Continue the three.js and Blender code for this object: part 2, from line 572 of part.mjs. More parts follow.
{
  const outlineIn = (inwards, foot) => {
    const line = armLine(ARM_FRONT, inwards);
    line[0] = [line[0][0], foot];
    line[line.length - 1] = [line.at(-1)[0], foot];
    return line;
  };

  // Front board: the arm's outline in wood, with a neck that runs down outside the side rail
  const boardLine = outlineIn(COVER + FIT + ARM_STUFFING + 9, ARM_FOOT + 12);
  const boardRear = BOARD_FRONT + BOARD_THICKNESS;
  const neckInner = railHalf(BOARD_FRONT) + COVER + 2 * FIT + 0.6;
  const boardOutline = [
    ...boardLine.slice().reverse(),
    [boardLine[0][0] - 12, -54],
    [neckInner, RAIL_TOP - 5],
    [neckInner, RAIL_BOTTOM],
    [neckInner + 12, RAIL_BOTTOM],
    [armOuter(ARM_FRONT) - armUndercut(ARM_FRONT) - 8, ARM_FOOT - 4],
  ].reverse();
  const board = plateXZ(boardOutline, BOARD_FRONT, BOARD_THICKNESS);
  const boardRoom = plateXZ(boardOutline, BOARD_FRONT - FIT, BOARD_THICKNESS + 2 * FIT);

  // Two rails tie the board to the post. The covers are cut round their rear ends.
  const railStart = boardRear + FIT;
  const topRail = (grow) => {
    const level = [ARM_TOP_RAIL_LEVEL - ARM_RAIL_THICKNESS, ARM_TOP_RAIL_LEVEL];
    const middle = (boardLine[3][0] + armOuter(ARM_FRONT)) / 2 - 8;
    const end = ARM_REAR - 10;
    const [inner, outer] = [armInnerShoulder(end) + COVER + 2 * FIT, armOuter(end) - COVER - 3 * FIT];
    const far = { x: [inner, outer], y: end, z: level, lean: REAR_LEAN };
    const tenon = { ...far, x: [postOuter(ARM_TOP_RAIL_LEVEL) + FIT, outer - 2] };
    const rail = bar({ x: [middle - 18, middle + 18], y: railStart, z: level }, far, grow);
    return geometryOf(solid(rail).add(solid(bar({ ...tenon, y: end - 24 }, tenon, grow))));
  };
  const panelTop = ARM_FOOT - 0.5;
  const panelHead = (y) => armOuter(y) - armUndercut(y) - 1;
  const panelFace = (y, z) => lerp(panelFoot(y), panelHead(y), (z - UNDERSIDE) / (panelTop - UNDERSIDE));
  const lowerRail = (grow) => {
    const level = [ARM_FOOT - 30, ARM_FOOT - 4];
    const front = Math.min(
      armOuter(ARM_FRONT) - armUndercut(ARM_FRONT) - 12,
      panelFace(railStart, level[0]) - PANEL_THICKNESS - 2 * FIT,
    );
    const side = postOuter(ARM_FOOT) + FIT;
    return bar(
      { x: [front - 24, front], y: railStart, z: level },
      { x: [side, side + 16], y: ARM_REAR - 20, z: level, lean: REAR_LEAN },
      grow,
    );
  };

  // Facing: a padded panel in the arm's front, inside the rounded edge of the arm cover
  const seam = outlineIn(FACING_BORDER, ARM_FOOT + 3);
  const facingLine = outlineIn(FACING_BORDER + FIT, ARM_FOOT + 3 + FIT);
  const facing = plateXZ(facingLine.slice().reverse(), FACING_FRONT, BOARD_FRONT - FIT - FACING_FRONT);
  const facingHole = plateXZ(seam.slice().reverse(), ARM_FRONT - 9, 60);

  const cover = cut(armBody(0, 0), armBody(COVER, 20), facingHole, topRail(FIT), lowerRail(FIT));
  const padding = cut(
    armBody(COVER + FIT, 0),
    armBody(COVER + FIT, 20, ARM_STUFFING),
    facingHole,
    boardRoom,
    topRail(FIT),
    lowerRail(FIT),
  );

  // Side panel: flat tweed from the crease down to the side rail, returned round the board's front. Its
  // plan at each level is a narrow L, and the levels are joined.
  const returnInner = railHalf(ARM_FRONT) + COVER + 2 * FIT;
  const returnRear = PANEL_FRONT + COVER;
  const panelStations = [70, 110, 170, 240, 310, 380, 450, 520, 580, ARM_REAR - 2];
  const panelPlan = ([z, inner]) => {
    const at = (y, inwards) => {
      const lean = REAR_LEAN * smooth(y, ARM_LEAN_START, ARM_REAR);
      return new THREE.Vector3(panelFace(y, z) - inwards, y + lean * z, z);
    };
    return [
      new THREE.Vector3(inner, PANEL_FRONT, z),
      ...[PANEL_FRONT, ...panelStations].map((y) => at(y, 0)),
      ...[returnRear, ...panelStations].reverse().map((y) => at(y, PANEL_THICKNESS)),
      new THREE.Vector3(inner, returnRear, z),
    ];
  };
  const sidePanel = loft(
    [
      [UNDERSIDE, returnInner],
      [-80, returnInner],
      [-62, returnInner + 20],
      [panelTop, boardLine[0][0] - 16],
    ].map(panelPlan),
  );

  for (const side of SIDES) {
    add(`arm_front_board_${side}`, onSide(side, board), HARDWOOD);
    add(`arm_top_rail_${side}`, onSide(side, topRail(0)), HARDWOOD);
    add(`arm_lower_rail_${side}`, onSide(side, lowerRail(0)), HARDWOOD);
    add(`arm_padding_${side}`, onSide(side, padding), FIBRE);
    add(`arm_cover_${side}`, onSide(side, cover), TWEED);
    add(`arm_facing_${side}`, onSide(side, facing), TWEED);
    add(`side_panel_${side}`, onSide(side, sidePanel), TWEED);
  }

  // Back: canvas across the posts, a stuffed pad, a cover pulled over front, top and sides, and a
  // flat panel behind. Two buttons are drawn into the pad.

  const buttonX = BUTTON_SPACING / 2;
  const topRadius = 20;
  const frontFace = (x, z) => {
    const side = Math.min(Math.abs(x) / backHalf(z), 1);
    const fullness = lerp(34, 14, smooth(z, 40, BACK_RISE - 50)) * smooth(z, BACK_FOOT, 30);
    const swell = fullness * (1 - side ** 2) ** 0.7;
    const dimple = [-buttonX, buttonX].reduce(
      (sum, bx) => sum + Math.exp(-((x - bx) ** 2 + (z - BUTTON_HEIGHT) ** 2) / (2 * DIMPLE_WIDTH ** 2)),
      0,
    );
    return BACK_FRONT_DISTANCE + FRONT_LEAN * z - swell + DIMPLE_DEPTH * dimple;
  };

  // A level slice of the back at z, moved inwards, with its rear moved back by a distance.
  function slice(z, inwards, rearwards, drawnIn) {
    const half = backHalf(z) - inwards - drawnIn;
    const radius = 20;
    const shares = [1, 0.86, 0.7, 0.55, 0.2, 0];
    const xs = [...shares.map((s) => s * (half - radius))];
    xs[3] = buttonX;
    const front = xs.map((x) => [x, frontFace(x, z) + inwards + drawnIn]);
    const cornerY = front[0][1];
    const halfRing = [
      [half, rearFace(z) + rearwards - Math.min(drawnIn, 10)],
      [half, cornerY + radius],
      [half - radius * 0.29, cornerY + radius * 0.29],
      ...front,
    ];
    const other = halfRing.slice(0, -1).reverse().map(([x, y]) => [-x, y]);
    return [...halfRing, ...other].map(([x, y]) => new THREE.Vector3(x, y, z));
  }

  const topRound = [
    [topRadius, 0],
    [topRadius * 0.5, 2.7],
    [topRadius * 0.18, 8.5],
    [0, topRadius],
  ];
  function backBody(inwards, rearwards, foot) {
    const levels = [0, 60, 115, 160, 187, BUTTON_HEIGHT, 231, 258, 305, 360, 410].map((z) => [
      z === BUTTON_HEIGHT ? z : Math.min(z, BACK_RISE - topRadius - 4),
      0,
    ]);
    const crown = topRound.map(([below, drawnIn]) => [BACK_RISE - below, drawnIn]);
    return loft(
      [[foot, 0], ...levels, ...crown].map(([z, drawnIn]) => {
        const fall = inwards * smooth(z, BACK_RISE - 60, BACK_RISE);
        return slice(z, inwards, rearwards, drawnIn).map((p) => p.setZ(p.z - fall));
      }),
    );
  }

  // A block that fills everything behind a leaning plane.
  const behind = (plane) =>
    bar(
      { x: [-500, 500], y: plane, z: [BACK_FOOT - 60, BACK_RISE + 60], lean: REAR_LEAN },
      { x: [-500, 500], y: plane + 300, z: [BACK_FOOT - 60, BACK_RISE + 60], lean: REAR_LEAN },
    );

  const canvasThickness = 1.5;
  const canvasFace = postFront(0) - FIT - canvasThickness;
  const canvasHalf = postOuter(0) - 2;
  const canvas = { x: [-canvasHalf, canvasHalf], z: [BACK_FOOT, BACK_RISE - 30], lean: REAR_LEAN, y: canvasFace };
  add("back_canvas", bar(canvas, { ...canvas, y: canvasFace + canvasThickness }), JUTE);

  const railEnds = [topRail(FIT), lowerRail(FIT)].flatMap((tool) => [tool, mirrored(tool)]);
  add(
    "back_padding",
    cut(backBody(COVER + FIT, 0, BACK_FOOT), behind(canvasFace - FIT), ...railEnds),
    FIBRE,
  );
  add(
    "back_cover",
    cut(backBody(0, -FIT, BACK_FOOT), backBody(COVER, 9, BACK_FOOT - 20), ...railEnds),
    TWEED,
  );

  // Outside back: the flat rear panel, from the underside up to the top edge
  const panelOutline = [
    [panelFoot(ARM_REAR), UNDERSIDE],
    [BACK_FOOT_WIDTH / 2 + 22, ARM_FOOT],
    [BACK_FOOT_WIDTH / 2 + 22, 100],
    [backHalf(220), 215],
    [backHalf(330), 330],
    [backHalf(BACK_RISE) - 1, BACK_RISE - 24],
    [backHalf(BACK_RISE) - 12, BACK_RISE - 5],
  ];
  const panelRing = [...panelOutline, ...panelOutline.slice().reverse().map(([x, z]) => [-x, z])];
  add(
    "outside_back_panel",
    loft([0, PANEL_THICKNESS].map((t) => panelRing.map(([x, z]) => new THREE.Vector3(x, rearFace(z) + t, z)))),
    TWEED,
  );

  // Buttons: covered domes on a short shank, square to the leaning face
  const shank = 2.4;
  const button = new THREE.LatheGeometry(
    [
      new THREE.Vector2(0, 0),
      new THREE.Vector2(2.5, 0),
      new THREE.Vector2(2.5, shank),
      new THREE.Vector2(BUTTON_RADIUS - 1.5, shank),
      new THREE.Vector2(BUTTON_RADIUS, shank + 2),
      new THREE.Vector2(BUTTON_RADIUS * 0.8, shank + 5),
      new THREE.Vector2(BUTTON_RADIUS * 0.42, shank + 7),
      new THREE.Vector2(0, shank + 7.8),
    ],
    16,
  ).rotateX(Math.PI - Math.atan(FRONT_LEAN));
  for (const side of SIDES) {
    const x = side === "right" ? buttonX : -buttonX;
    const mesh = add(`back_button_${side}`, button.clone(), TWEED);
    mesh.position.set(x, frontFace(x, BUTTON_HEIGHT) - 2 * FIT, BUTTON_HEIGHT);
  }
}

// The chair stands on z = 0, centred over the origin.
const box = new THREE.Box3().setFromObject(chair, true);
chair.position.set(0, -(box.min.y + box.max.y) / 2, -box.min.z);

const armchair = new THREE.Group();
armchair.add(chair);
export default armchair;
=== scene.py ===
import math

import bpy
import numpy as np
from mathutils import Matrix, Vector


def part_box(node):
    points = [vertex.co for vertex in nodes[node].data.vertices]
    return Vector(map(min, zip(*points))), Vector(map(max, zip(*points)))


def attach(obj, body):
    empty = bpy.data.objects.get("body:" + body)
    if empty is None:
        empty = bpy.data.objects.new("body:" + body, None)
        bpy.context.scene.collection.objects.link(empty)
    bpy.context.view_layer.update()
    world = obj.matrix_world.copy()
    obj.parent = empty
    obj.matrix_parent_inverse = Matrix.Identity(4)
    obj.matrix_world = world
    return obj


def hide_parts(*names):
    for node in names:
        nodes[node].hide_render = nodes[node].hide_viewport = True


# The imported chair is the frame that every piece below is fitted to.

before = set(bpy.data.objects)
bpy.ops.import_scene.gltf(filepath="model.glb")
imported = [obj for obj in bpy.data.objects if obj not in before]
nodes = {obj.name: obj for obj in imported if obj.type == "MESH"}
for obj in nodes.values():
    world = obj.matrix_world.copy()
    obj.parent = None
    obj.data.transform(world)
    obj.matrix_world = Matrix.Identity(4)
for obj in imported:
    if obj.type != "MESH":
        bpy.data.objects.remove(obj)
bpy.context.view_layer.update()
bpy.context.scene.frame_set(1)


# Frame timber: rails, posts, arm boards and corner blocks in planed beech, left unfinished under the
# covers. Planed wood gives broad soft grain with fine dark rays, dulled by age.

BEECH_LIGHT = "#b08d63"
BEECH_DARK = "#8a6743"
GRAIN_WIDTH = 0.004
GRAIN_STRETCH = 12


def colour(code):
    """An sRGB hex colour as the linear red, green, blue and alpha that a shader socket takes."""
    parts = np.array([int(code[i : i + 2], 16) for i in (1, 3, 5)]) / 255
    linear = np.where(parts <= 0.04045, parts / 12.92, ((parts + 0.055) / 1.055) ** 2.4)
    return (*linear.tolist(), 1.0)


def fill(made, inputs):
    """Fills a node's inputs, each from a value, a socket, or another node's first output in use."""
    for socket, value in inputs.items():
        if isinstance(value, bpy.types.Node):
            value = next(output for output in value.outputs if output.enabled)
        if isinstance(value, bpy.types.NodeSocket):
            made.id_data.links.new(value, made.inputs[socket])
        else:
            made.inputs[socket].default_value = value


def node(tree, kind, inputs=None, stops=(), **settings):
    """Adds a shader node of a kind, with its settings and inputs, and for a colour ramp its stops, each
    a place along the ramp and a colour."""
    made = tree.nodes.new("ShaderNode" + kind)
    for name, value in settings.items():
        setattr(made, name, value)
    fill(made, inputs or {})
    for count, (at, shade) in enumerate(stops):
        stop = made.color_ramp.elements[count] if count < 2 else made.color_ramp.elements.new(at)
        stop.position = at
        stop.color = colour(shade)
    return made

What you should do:
Within the listing above, give again exactly every line from the line with "over the origin." through the line with "GRAIN_STRETCH = 12", both included, and no other line.

Correct output:
// The chair stands on z = 0, centred over the origin.
const box = new THREE.Box3().setFromObject(chair, true);
chair.position.set(0, -(box.min.y + box.max.y) / 2, -box.min.z);

const armchair = new THREE.Group();
armchair.add(chair);
export default armchair;
=== scene.py ===
import math

import bpy
import numpy as np
from mathutils import Matrix, Vector


def part_box(node):
    points = [vertex.co for vertex in nodes[node].data.vertices]
    return Vector(map(min, zip(*points))), Vector(map(max, zip(*points)))


def attach(obj, body):
    empty = bpy.data.objects.get("body:" + body)
    if empty is None:
        empty = bpy.data.objects.new("body:" + body, None)
        bpy.context.scene.collection.objects.link(empty)
    bpy.context.view_layer.update()
    world = obj.matrix_world.copy()
    obj.parent = empty
    obj.matrix_parent_inverse = Matrix.Identity(4)
    obj.matrix_world = world
    return obj


def hide_parts(*names):
    for node in names:
        nodes[node].hide_render = nodes[node].hide_viewport = True


# The imported chair is the frame that every piece below is fitted to.

before = set(bpy.data.objects)
bpy.ops.import_scene.gltf(filepath="model.glb")
imported = [obj for obj in bpy.data.objects if obj not in before]
nodes = {obj.name: obj for obj in imported if obj.type == "MESH"}
for obj in nodes.values():
    world = obj.matrix_world.copy()
    obj.parent = None
    obj.data.transform(world)
    obj.matrix_world = Matrix.Identity(4)
for obj in imported:
    if obj.type != "MESH":
        bpy.data.objects.remove(obj)
bpy.context.view_layer.update()
bpy.context.scene.frame_set(1)


# Frame timber: rails, posts, arm boards and corner blocks in planed beech, left unfinished under the
# covers. Planed wood gives broad soft grain with fine dark rays, dulled by age.

BEECH_LIGHT = "#b08d63"
BEECH_DARK = "#8a6743"
GRAIN_WIDTH = 0.004
GRAIN_STRETCH = 12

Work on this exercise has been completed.